The photo shows a pair of mallards in my dinner table-sized backyard pond. They’ve been using it in the afternoon for over a week. I suspect the pair is nesting somewhere close. They dabble in the pond and then wander the backyard before flying off.
 
 
People push me to rake my lawn, drown it in weed chemicals and ‘tidy up.” But I leave it shaggy. Why? Nesting songbirds flock to my yard to pick up bits and pieces of dead plant material for nests. This spring, a robin used such material to build a nest in a grapevine thicket atop a lattice on the garage. I’ve also seen blue jays and mourning doves gathering material here. The robins and wasps also use the pond’s mud for nesting material. During dry spells, local birds, insects and squirrels drink from my humble pond – the only source of nearby water in our well-drained urban neighborhood.
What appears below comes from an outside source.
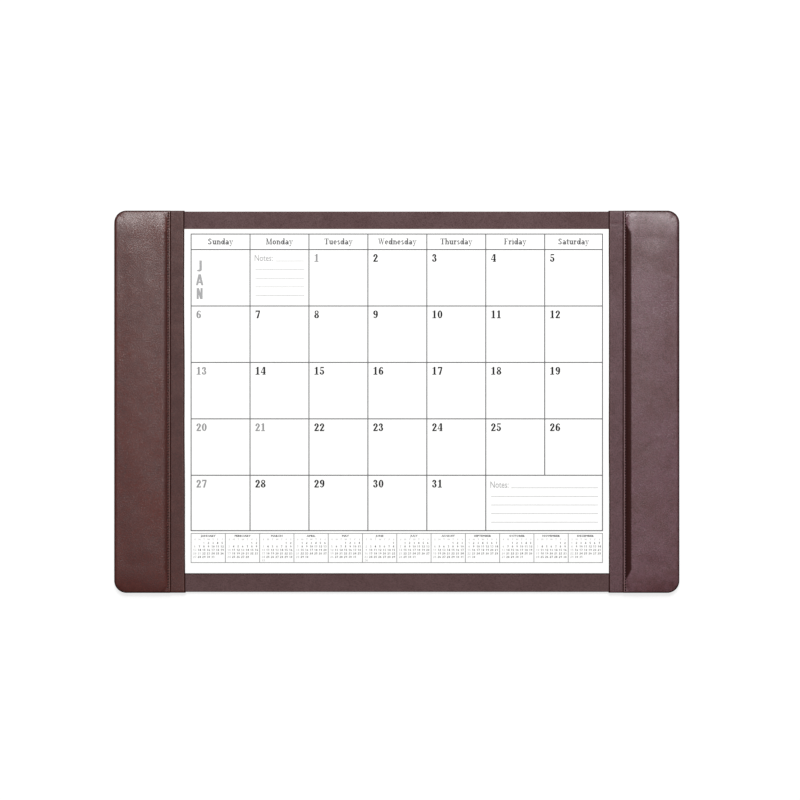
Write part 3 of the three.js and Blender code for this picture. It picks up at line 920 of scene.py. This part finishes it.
class DESKPAD_OT_base(bpy.types.Operator):
    """Base leather, felt, boards and foam: the frame's own pieces with their finishes."""
    bl_idname = "deskpad.base"
    bl_label = "Base"

    def execute(self, context):
        _, _, colours = settings()
        leather = leather_material(
            "Base leather", colours.base, colours.base_bloom, bloom_amount=0.5, grain=0.8 * MM,
            depth=0.05 * MM, roughness=0.6, gloss=0.36)
        felt = fibre_material("Felt", colours.felt, variation=0.6, size=0.6 * MM, depth=0.2 * MM,
                              roughness=0.95)
        felt.node_tree.nodes["Principled BSDF"].inputs["Sheen Weight"].default_value = 0.3
        board = fibre_material("Pasteboard", colours.board, variation=0.35, size=1.2 * MM,
                               depth=0.04 * MM, roughness=0.9)
        foam = fibre_material("Foam", colours.foam, variation=0.25, size=0.9 * MM, depth=0.2 * MM,
                              roughness=0.95)
        gum = fibre_material("Padding gum", colours.gum, variation=0.15, size=1 * MM,
                             depth=0.03 * MM, roughness=0.4)
        finishes = {"base_leather": leather, "felt_backing": felt, "base_board": board,
                    "calendar_backing_board": board, "calendar_gum_edge": gum}
        for side in ("left", "right"):
            for part in ("rail_spacer", "rail_top_spacer", "rail_bottom_spacer", "rail_board"):
                finishes[f"{side}_{part}"] = board
            finishes[f"{side}_rail_padding"] = foam
        for name, finish in finishes.items():
            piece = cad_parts[name]
            if not piece.material_slots:
                raise RuntimeError(f"{name} has no material slot")
            for slot in piece.material_slots:
                slot.material = finish
        return {"FINISHED"}


class DESKPAD_OT_sheets(bpy.types.Operator):
    """Calendar sheets: a gummed stack whose edges stray a little."""
    bl_idname = "deskpad.sheets"
    bl_label = "Calendar Sheets"

    # The rest of a sheet's pitch is the air above it
    sheet_share = 0.9

    def execute(self, context):
        _, pad, colours = settings()
        paper = fibre_material("Paper", colours.paper, variation=0.012, size=0.5 * MM,
                               depth=0.004 * MM, roughness=0.85)
        middle, size = (SHEETS_LOW + SHEETS_HIGH) / 2, SHEETS_HIGH - SHEETS_LOW
        pitch = size.z / pad.sheets
        deselect()
        bpy.ops.mesh.primitive_cube_add(size=1.0)
        sheet = context.object
        stack = []
        for i in range(pad.sheets):
            stray_x = pad.fray * noise.noise(Vector((i * 1.37, 0.4, 2.1)))
            stray_y = pad.fray * noise.noise(Vector((i * 1.91, 5.4, 0.3)))
            thickness = pitch * self.sheet_share
            if i == pad.sheets - 1:
                stray_x, stray_y, thickness = 0.0, 0.0, pitch
            stack.append(placed_copy(
                sheet, (middle.x + stray_x, middle.y + stray_y, SHEETS_LOW.z + (i + 0.5) * pitch),
                scale=(size.x - abs(stray_x) * 2, size.y - abs(stray_y) * 2, thickness)))
        bpy.data.objects.remove(sheet)
        piece = joined("calendar_paper_sheets", stack)
        dress(piece, paper, "paper", "calendar_sheets")
        return {"FINISHED"}


def ink_material(name, tone):
    """Matt ink that lies a little unevenly."""
    made, tree, shader = material(name, 0.8)
    shader.inputs["Specular IOR Level"].default_value = 0.2
    place = node(tree, "ShaderNodeTexCoord").outputs["Object"]
    speckle = node(tree, "ShaderNodeTexNoise", Vector=place, Scale=1500.0, Detail=2.0)
    paler = tuple(min(1.0, channel * 1.25 + 0.01) for channel in tone)
    final = blend_colours(tree, spread(tree, speckle.outputs[0], 0.4, 0.65), tuple(tone), paler)
    tree.links.new(final, shader.inputs["Base Color"])
    return made


# Type. A glyph is its advance and a list of strokes, in shares of the capitals' height. A stroke is
# two lines of points that bound it.

def bar(left, bottom, right, top):
    return [(left, top), (right, top)], [(left, bottom), (right, bottom)]


def slope(upper_left, upper_right, lower_left, lower_right, top=1.0, bottom=0.0):
    """A slanting stroke between two levels."""
    return [(upper_right, top), (lower_right, bottom)], [(upper_left, top), (lower_left, bottom)]


def arc(x, y, width, height, start=0.0, stop=360.0, side=0.23, cap=0.11, turn=20.0):
    """Part of an oval ring, thicker at its sides than at its top and bottom."""
    steps = max(3, round(abs(stop - start) / turn))
    outer, inner = [], []
    for degrees in even_steps(start, stop, steps):
        cosine, sine = math.cos(math.radians(degrees)), math.sin(math.radians(degrees))
        outer.append((x + width / 2 * cosine, y + height / 2 * sine))
        inner.append((x + (width / 2 - side) * cosine, y + (height / 2 - cap) * sine))
    return outer, inner


def dot(x, y, size):
    return arc(x, y, size, size, side=size / 2 - 0.002, cap=size / 2 - 0.002, turn=45.0)


def figures():
    """Bold slab-serif figures."""
    stem, slab = 0.23, 0.105
    drawn = {
        "0": [arc(0.31, 0.5, 0.62, 1.0)],
        "1": [bar(0.2, 0.0, 0.2 + stem, 1.0), bar(0.03, 0.0, 0.55, slab),
              bar(0.04, 0.78, 0.22, 0.86)],
        "2": [arc(0.3, 0.71, 0.58, 0.58, -28.0, 175.0), dot(0.12, 0.72, 0.21),
              slope(0.33, 0.57, 0.02, 0.24, 0.62, 0.1), bar(0.02, 0.0, 0.58, 0.15),
              bar(0.52, 0.0, 0.58, 0.26)],
        "3": [arc(0.28, 0.75, 0.52, 0.5, -90.0, 165.0), arc(0.28, 0.28, 0.6, 0.56, -165.0, 90.0),
              dot(0.12, 0.76, 0.19), dot(0.11, 0.24, 0.21), bar(0.2, 0.49, 0.32, 0.565)],
        "4": [bar(0.34, 0.0, 0.34 + stem, 1.0), bar(0.0, 0.24, 0.62, 0.24 + slab),
              bar(0.22, 0.0, 0.62, slab), slope(0.32, 0.42, 0.0, 0.08, 1.0, 0.3)],
        "5": [bar(0.09, 0.84, 0.54, 1.0), bar(0.09, 0.5, 0.165, 0.9), dot(0.11, 0.24, 0.2),
              arc(0.28, 0.31, 0.6, 0.62, -165.0, 128.0)],
        "6": [arc(0.31, 0.31, 0.6, 0.62), arc(0.37, 0.5, 0.72, 1.0, 72.0, 200.0),
              dot(0.49, 0.84, 0.18)],
        "7": [bar(0.04, 0.83, 0.6, 1.0), bar(0.04, 0.7, 0.115, 0.9),
              slope(0.44, 0.61, 0.15, 0.39, 0.86)],
        "8": [arc(0.31, 0.75, 0.52, 0.5, side=0.15), arc(0.31, 0.27, 0.62, 0.54)],
        "9": [arc(0.31, 0.69, 0.6, 0.62), arc(0.25, 0.5, 0.72, 1.0, -108.0, 20.0),
              dot(0.13, 0.16, 0.18)],
    }
    return {figure: (0.7, strokes) for figure, strokes in drawn.items()}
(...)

I let ragweed and sunflowers grow in odd corners. The cardinals love ragweed seed and gold finches feast on the sunflowers every year.
 
I leave dead branches, trees (when safe) and stumps for bees to nest and insects for woodpeckers to eat. I spotted a huge pileated woodpecker hammering on a three-foot high stump in a neighbor’s yard two weeks ago. Once, a chickadee hammered out a hole in a dead tree in my yard and raised a brood. I also leave larger dead branches on the ground in places where mushrooms off all types sprout and insects feed and nest. I stack cut tree and shrub branches in several spots where birds overnight in winter; and placed a pallet underneath where cottontails find refuge.Over the years, I’ve also established a large diversity of plants in the yard, mostly native trees, flowers, annuals, perennials and even cattails, algae, arrowhead and more in the pond. The pond’s insect life sustains a toad and even a frog. I leave the short-tailed shrews to burrow through the soil eating insects, and even my vegetable garden where they do no damage at all to the plants. Their activity aerates the soil, allows better rain penetration and brings nutrients to the surface layer.
 
I’ve identified numerous species of birds in the backyard, many more than you’ll see in a yard that has only two-inch high bluegrass and the odd tree. Some people like highly manicured, sterile lawns, but wildlife love them scruffy, diverse and left alone.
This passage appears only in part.